Task prompt. Gather all lines in the entries that include the word "materials".

━━━━━━━━━━━━━━━━━━━━━━━━━━━━━━

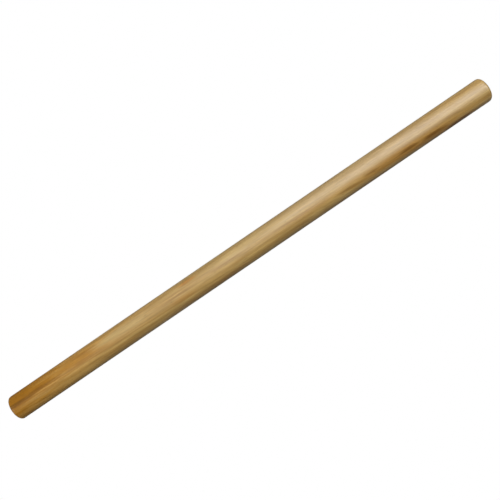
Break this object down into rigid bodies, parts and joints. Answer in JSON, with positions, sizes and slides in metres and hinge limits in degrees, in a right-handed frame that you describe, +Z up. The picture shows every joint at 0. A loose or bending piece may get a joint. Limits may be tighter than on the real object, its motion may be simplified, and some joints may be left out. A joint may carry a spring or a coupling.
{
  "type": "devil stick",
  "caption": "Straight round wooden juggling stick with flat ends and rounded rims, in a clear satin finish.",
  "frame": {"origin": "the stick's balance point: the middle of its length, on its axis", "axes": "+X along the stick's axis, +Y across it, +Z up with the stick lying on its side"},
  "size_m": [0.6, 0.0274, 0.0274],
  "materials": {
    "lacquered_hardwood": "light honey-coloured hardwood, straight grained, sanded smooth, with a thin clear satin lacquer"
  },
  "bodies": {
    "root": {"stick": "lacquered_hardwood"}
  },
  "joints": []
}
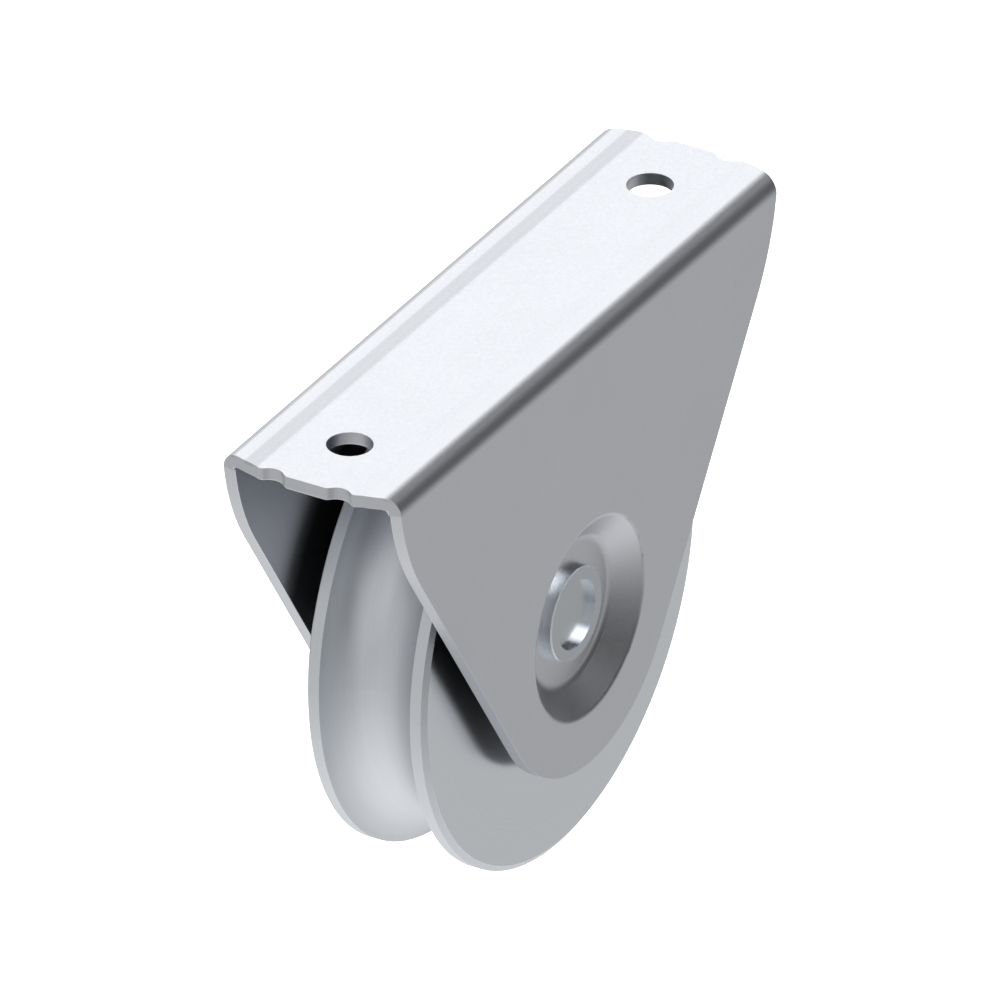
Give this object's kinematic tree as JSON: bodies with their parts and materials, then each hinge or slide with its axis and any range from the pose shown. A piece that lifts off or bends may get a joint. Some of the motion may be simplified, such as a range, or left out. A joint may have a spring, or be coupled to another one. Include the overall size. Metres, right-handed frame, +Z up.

━━━━━━━━━━━━━━━━━━━━━━━━━━━━━━

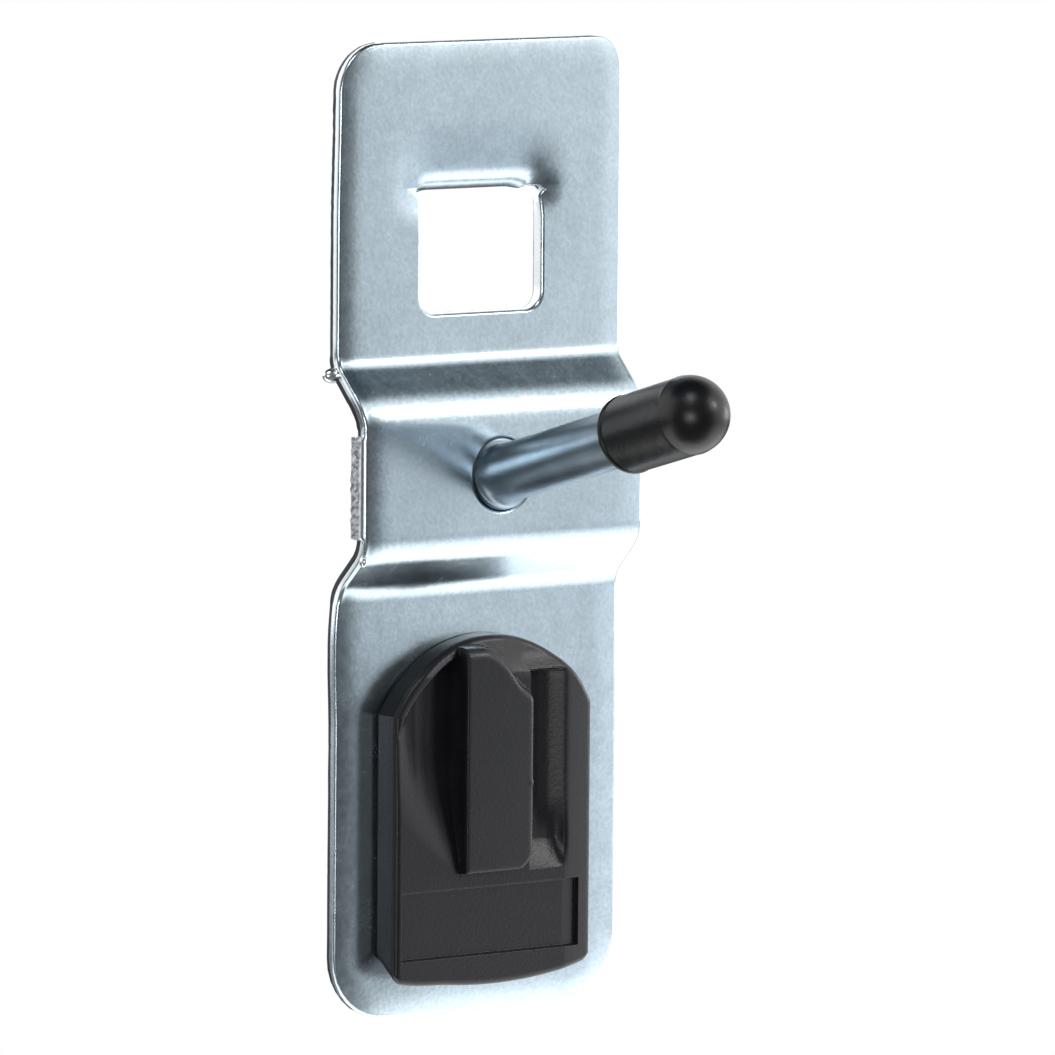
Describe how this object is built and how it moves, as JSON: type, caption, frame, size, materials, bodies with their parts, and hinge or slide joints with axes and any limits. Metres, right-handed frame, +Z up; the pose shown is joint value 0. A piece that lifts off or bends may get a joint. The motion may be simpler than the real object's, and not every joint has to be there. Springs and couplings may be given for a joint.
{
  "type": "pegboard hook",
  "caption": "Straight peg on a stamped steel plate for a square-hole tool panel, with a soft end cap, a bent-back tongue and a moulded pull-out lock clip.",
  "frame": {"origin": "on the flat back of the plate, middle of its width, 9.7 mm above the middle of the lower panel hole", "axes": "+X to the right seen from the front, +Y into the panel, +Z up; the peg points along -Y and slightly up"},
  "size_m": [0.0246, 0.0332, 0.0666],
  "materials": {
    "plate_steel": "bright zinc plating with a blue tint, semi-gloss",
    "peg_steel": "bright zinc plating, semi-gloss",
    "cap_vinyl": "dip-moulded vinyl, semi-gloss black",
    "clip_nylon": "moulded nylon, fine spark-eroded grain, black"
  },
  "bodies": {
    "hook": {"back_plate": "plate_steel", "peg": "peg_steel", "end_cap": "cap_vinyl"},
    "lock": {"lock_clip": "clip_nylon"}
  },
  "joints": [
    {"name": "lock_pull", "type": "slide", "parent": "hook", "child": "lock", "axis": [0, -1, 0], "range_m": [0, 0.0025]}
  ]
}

━━━━━━━━━━━━━━━━━━━━━━━━━━━━━━

Solution to this problem.
  "materials": {
Give this object's kinematic tree as JSON: bodies with their parts and materials, then each hinge or slide with its axis and any range from the pose shown. A piece that lifts off or bends may get a joint. Some of the motion may be simplified, such as a range, or left out. A joint may have a spring, or be coupled to another one. Include the overall size. Metres, right-handed frame, +Z up.
Describe how this object is built and how it moves, as JSON: type, caption, frame, size, materials, bodies with their parts, and hinge or slide joints with axes and any limits. Metres, right-handed frame, +Z up; the pose shown is joint value 0. A piece that lifts off or bends may get a joint. The motion may be simpler than the real object's, and not every joint has to be there. Springs and couplings may be given for a joint.
  "materials": {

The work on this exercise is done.